Already, though, that high price is leading to charges of profiteering. Médecins Sans Frontières has supported an effort to oppose the Indian patent on the drug, arguing that it should be produced as a generic so that it can be made available to parts of the world that could not afford its current high price.

But the high hopes for Gilead go beyond that single pill to a combination with a second drug, ledipasvir. Together, these two medicines cure 95% of patients with the genotype 1 version of hepatitis C (the virus is identified using its genetics), usually allowing patients to forego interferon but the other old mainstay, ribavirin, which causes anemia. Three-quarters of Americans with hepatitis C are infected with viruses classified as genotype 1. The combo might work in as little as 8 weeks, and Gilead will file for FDA approval early in 2014.

“[I]f 8 weeks of treatment with a single daily tablet containing two antivirals is sufficient to cure most patients with the disease, we expect discussions to turn toward HCV eradication, and not just disease control,” wrote Geoffrey Porges an analyst at Sanford C. Bernstein, in a note to clients. “If indeed such discussions emerge, the market for these medicines could be much larger, and more sustainable, than our recently raised forecasts.”

The eight-week cure rates look slightly worse than the 12 week ones, and may not get approved; for Gilead, a 12-week course may be better, meaning more revenue. But the company hasn't priced the new combo yet, and it could cost even more than Sovaldi alone. “[T]hink about today’s data as data for an entirely new drug that has not yet been priced,” ISI analyst Mark Schoenebaum wrote to his clients.

The big question for stock-watchers is how much room will be left for other drug companies.
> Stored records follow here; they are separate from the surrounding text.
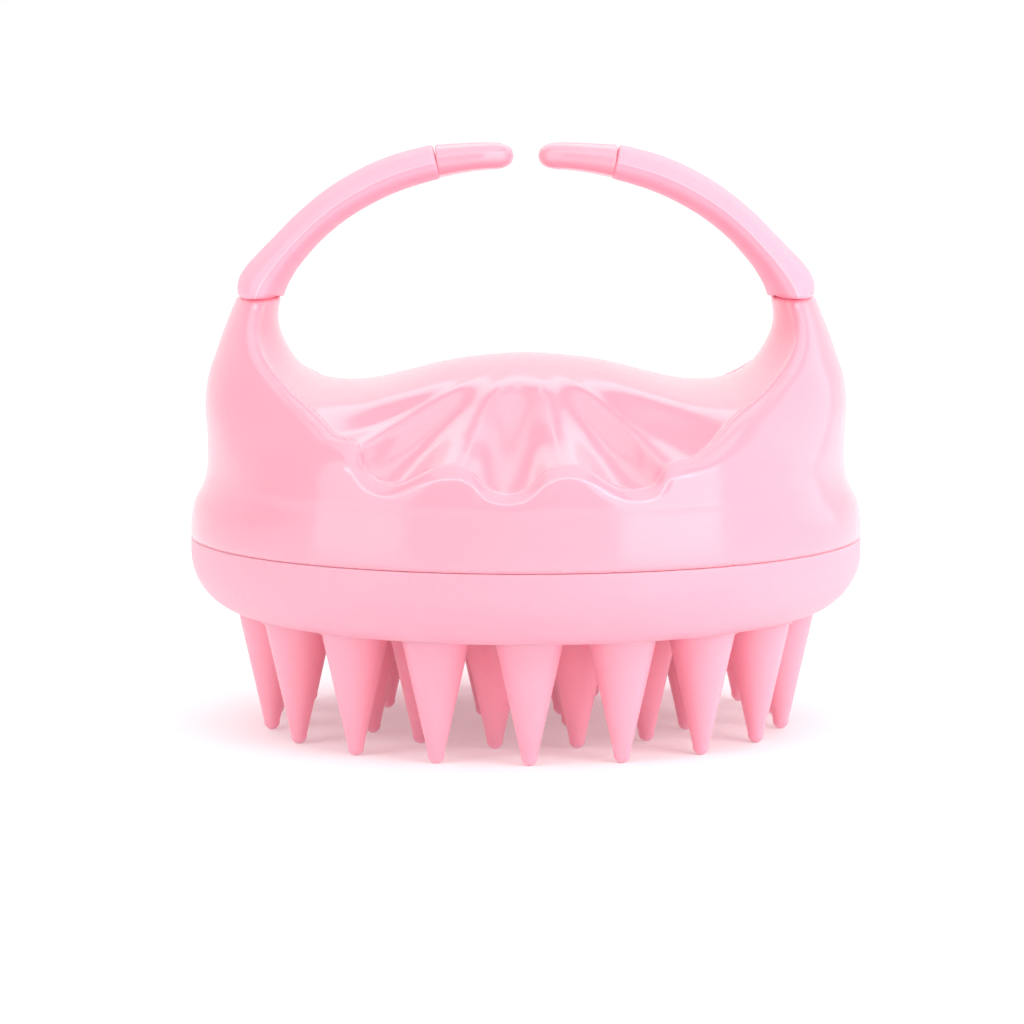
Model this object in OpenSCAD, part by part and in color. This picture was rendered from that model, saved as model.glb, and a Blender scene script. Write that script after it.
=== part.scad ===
// Hand-held scalp massager brush: a round silicone head with three rings of
// soft cone teeth, a hollow rigid shell with finger grooves, and a split grip
// loop whose two arms flex where they leave the horns of the shell.
// Millimetres, +Z up, tooth tips on z = 0, finger grooves towards -Y.

/* [Body] */
// Radius of the round body where shell and cup meet
body_r = 44.2; // [40:0.1:50]
// Height of the joint line between shell and cup
seam_z = 25.4; // [22:0.1:30]
// Height of the crown of the palm saddle
crown_z = 49.1; // [46:0.1:53]
// Depth of the finger grooves, crest to bottom
groove_depth = 3.4; // [0:0.1:5]
// Spacing of the finger grooves across the front edge
groove_pitch = 15.4; // [12:0.1:18]
// Sideways position of the middle finger groove
groove_shift = -2.7; // [-6:0.1:6]

/* [Grip loop] */
// Share of the measured depth front to back used for the grip arms
arm_depth = 1; // [0.7:0.05:1.2]
// Thickness of the flexible core strip in each arm
core_t = 1.5; // [1:0.1:2]
// Half width of the core strip, front to back
core_w = 2.4; // [1.5:0.1:3]
// Gap left at the foot of each arm so it can swing
arm_gap = 0.6; // [0.4:0.05:1]
// Radius of the bead at the root of each core
bead_r = 1.6; // [1.2:0.1:2]
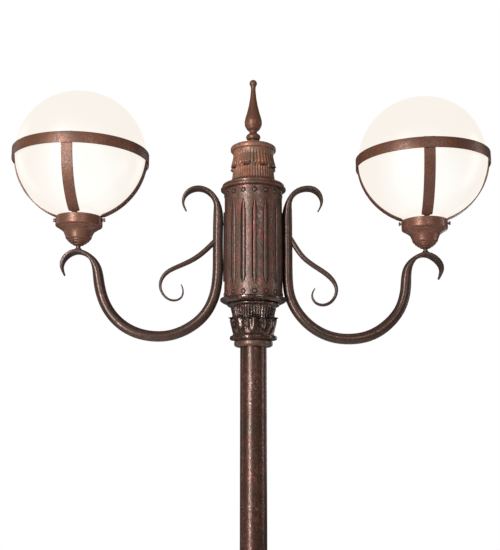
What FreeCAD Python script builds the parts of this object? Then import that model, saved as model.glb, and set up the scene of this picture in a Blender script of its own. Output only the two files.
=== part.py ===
import FreeCAD
import Part
import math
import os
import re
import Sketcher
from FreeCAD import Placement, Rotation, Vector

# Two-light street lamp: a round post on an anchor plate, a fluted drum with two scroll arms, and on each
# arm a lit opal globe held in a strap cage. The frame is +Z up with its origin at the centre of the base
# on the ground. The arms lie along X and the hand hole faces +Y. All sizes are millimetres.

doc = FreeCAD.newDocument("street_lamp")
sheet = doc.addObject("Spreadsheet::Sheet", "sizes")

# ---------------------------------------------------------------- driving sizes
SIZES = {
    # post and base
    "post_r": (38.1, "outside radius of the steel post"),
    "post_wall": (3.0, "wall of the post"),
    "shaft_top": (1630.0, "height of the slip collar's underside"),
    "plate_r": (150.0, "radius of the anchor plate"),
    "plate_thick": (16.0, "thickness of the anchor plate"),
    "anchor_circle": (220.0, "diameter of the anchor bolt circle"),
    "anchor_hole_r": (9.5, "radius of an anchor hole"),
    "conduit_r": (30.0, "radius of the cable hole in the plate"),
    "cover_r": (168.0, "radius of the base cover's foot"),
    "cover_high": (300.0, "height of the base cover"),
    "cover_wall": (6.0, "wall of the base cover"),
    "slide_gap": (0.3, "radial gap where one piece slides in or on another"),
    "grub_r": (3.0, "radius of a grub screw"),
    # hand hole
    "door_z": (460.0, "height of the middle of the hand hole"),
    "hole_high": (110.0, "height of the hand hole"),
    "hole_wide": (44.0, "width of the hand hole"),
    "hole_corner": (12.0, "corner radius of the hand hole"),
    "door_lap": (14.0, "how far the door laps the hole at its top and bottom"),
    "door_side": (6.0, "how far the door laps the hole at its sides"),
    "door_thick": (2.5, "thickness of the door"),
    "door_screw_r": (2.5, "radius of a door screw"),
    # capitals, drum and crown
    "neck_r": (55.5, "radius of the slip collar"),
    "neck_high": (20.0, "height of the slip collar"),
    "capital_high": (105.0, "height of a capital casting"),
    "fillet_in": (7.6, "how far inside the drum's face the bead beside it lies"),
    "bell_in": (12.0, "how far the capital's bell lies inside that bead"),
    "waist_in": (15.5, "the same at the leaf tips"),
    "leaf_in": (9.5, "the same for the leaf tips themselves"),
    "foot_in": (18.2, "the same at the foot of the leaves"),
    "collar_in": (9.4, "the same for the end collar"),
    "collar_high": (14.0, "height of the capital's end collar"),
    "rim_out": (11.7, "how far the drum's end rims stand out from it"),
    "rim_high": (10.0, "thickness of a drum end rim"),
    "lid_out": (6.1, "how far the band on the drum's lid stands out"),
    "lid_high": (22.0, "height of the band on the drum's lid"),
    "drum_r": (84.6, "outside radius of the drum"),
    "drum_wall": (7.0, "wall of the drum"),
    "drum_high": (325.0, "height of the drum"),
    "flute_count": (16, "flutes round the drum"),
    "flute_wide": (17.0, "width of a flute"),
    "flute_deep": (3.0, "depth of a flute"),
    "flute_end": (40.0, "distance from the drum's ends to the flute tips"),
    "flute_tip": (26.0, "length of a flute's pointed end"),
    "stud_end": (15.0, "distance from the drum's ends to the studs"),
    "stud_r": (4.6, "radius of a round stud"),
    "stud_moat": (2.2, "width of the groove round a stud"),
    "stud_deep": (1.5, "depth of the groove round a stud"),
    "crown_r": (60.0, "radius of the crown cap"),
    "crown_high": (8.0, "height of the crown cap"),
    "spigot_high": (12.0, "length of the crown cap's spigot in the capital"),
    "finial_high": (204.0, "height of the finial"),
    "finial_r": (26.3, "largest radius of the finial"),
    "ball_r": (11.4, "radius of the finial's ball"),
    "rod_r": (6.0, "radius of the tie rod"),
    "rod_hold": (34.0, "length of rod inside the finial"),
    "rod_tail": (16.0, "length of rod below the plug"),
    "nut_flat": (19.0, "width across flats of a tie rod nut"),
    "nut_high": (10.0, "height of a tie rod nut"),
    "plug_high": (20.0, "thickness of the plug in the post's top"),
    # arms
    "arm_gap": (2.6, "gap between the drum and an arm's upright"),
    "tube_r": (15.3, "outside radius of the arm tube"),
    "tube_wall": (3.0, "wall of the arm tube"),
    "bight_r": (174.0, "centre line radius of the bight"),
    "lead_r": (110.0, "radius where the tube turns out to its hook"),
    "lead_turn": (24.0, "turn of that lead in degrees"),
    "rise_r": (53.0, "radius from the lead to the hook's top"),
    "fall_r": (46.0, "radius from the hook's top to its tip"),
    "fall_turn": (120.0, "turn from the hook's top to its tip in degrees"),
    "top_rise_r": (51.0, "radius up to the top of the upper hook"),
    "top_fall_r": (49.0, "radius from the upper hook's top to its tip"),
    "top_fall_turn": (110.0, "turn from the upper hook's top to its tip in degrees"),
    "strap_wide": (42.0, "width of the flattened hook"),
    "strap_thick": (10.0, "thickness of the flattened hook"),
    "tip_wide": (14.0, "width at a hook's tip"),
    "tip_thick": (5.0, "thickness at a hook's tip"),
    "seat_cut": (1.2, "depth of the flat at the hook's top"),
    "bar_wide": (10.0, "width of a mounting bar"),
    "bar_in_low": (15.0, "distance of a mounting bar's lower end from its flute's end"),
    "bar_in_top": (25.0, "distance of its upper end from the flute's end"),
    "bar_below": (10.0, "how far the bar reaches below the straight upright"),
    "bar_short": (22.0, "how far the upright reaches above the bar"),
    "bar_screw_r": (4.0, "radius of a mounting screw"),
    "bar_screw_end": (35.0, "distance of the mounting screws from the bar's ends"),
    "bar_screw_flat": (13.0, "width across flats of a mounting screw's head"),
    "bar_screw_head": (5.3, "height of a mounting screw's head"),
    "scroll_r": (7.75, "radius of the scroll bar at its weld"),
    "scroll_tip_r": (1.5, "radius of the scroll bar at its tip"),
    "scroll_up": (115.0, "height of the scroll's weld on the upright"),
    "scroll_run": (47.0, "straight stretch of a scroll"),
    "left_scroll_fall": (46.0, "slope of the left scroll at its weld in degrees"),
    "right_scroll_fall": (55.0, "slope of the right scroll at its weld in degrees"),
    # lamp heads
    "stem_r": (6.6, "radius of the threaded stem"),
    "stem_bore": (4.0, "radius of the stem's bore"),
    "stem_show": (14.0, "length of stem between hook and fitter"),
    "stem_foot_r": (10.5, "radius of the stem's foot"),
    "stem_foot_high": (5.0, "height of the stem's foot"),
    "stem_nut_flat": (19.0, "width across flats of the stem's nut"),
    "stem_nut_high": (5.0, "height of the stem's nut"),
    "neck_gap": (7.3, "gap between the globe's neck and the cage's tongues"),
    "fitter_wall": (3.0, "wall of the fitter"),
    "fitter_band": (24.0, "height of the fitter's rim"),
    "fitter_high": (83.0, "height of the fitter"),
    "fitter_floor": (14.0, "height of the fitter's floor"),
    "globe_r": (190.5, "outside radius of the globe"),
    "globe_wall": (4.0, "wall of the globe"),
    "rib_over": (0.34, "how far the ribs clear the rim's edge"),
    "globe_neck_r": (54.0, "outside radius of the globe's neck"),
    "strap_w": (31.75, "width of the cage's flat strap"),
    "strap_t": (3.2, "thickness of the cage's flat strap"),
    "cage_gap": (1.9, "gap between the globe and the ribs"),
    "ring_drop": (7.0, "how far the ring's middle lies below the globe's centre"),
    "rib_count": (4, "ribs of a cage"),
    "tongue_w": (15.0, "width of a rib's tongue inside the rim"),
    "tongue_drop": (16.0, "length of a rib's tongue below the rim's edge"),
    "tongue_turn": (3.5, "turn at the rib's foot where it is only as wide as its tongue, in degrees"),
    "thumb_r": (2.5, "radius of a thumb screw's shank"),
    "thumb_head_r": (5.5, "radius of a thumb screw's head"),
    "thumb_head_t": (5.0, "thickness of a thumb screw's head"),
    "thumb_clear": (3.0, "gap between a thumb screw's head and the rim"),
    "thumb_z": (9.0, "depth of the thumb screws below the rim's edge"),
    "tip_gap": (0.3, "gap between a thumb screw's tip and the neck"),
    "left_turn": (-3.2, "turn of the left head about its stem in degrees"),
    "right_turn": (-7.8, "turn of the right head about its stem in degrees"),
    "holder_wall": (6.4, "wall of the lampholder round the screw shell"),
    "holder_high": (52.0, "height of the lampholder"),
    "holder_base": (16.0, "height of the lampholder's solid base"),
    "shell_wall": (1.0, "wall of the screw shell"),
    "contact_r": (4.0, "radius of the centre contact"),
    "contact_high": (3.0, "height of the centre contact"),
    "cap_r": (13.3, "radius of the bulb's screw cap"),
    "cap_high": (27.0, "height of the bulb's screw cap"),
    "bulb_r": (30.0, "radius of the bulb"),
    "bulb_rise": (50.0, "height of the bulb's centre above its cap"),
}
for row, (name, (value, note)) in enumerate(SIZES.items(), start=1):
    sheet.set(f"A{row}", note)
    sheet.set(f"B{row}", str(value))
    sheet.setAlias(f"B{row}", name)
doc.recompute()

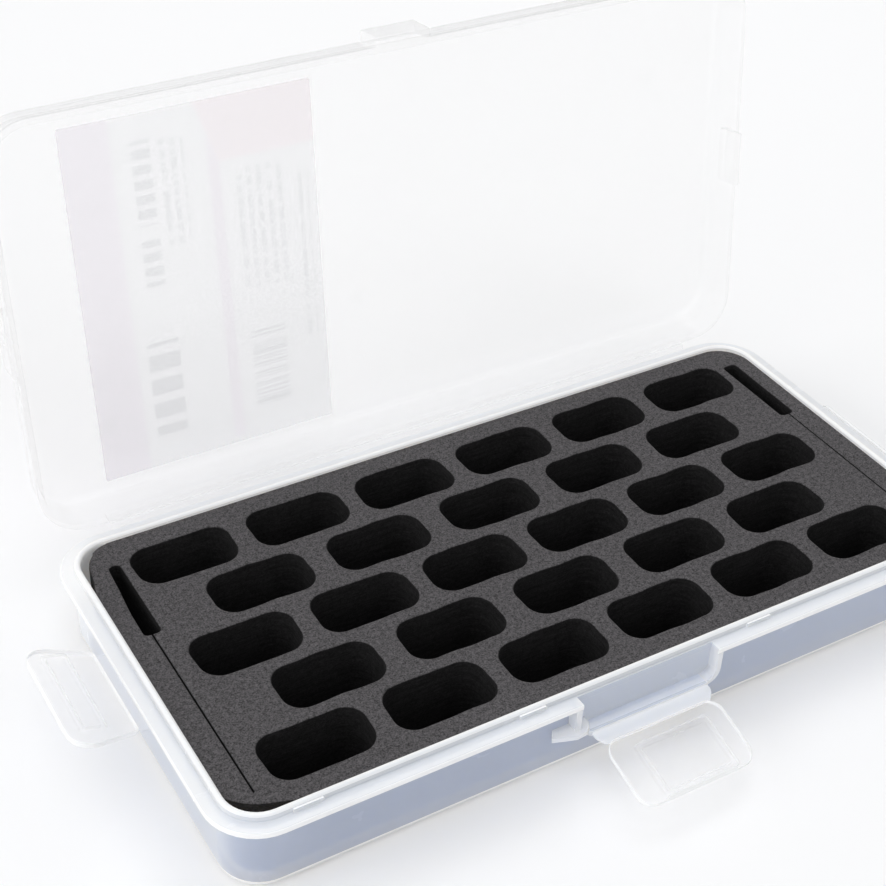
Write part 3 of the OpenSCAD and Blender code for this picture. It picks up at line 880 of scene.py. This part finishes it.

AbbVie , the drug giant spun off from Abbott Labs last year, has its own all-oral hepatitis C combo, but it includes the anemia causing ribavirin and takes six different pills to Gilead's one. Roy Friedman, a director of a private foundation who posts under the name DewDiligence on Twitter, argues that AbbVie and its partner Enanta could still wind up with a 38% share of the hepatitis C market.

Hepatitis C patients will be thrilled to get this new treatment. But some will also be angry. Gilead acquired Sovaldi when it bought a tiny drug developer called Pharmasset for $11 billion in 2011. The deal, which has caused Gilead shares to quadruple in three years, looks like one of the smartest in biotech. But in order to make the economics make sense, Gilead dropped a combination between Pharmassett and Bristol-Myers Squibb and replaced Bristol's drug with its own. That's the data that were just released.

Some patients were enraged by the fact that Gilead mothballed an effective drug combination.A San Antonio woman named Margaret Dudley even started an online petition accusing the company of profiteering. “[T]his cure is literally being withheld from millions by pharmaceutical giant Gilead Sciences because they are more concerned about profits than human lives,” she wrote.

For patients with the genotype 1 version of hepatitis C, Gilead's new combo looks to work every bit as well as the old one. But for those with another variant, called genotype 3, the data are less promising. Given the flood of profits expected from this combination, Gilead should look very hard about getting genotype 3 studies started with Bristol – and fast. Drug companies tend to do better in the long run when they can argue they have the ethical high ground, and Gilead lost some of that credibility with the deal that literally bought the company's future.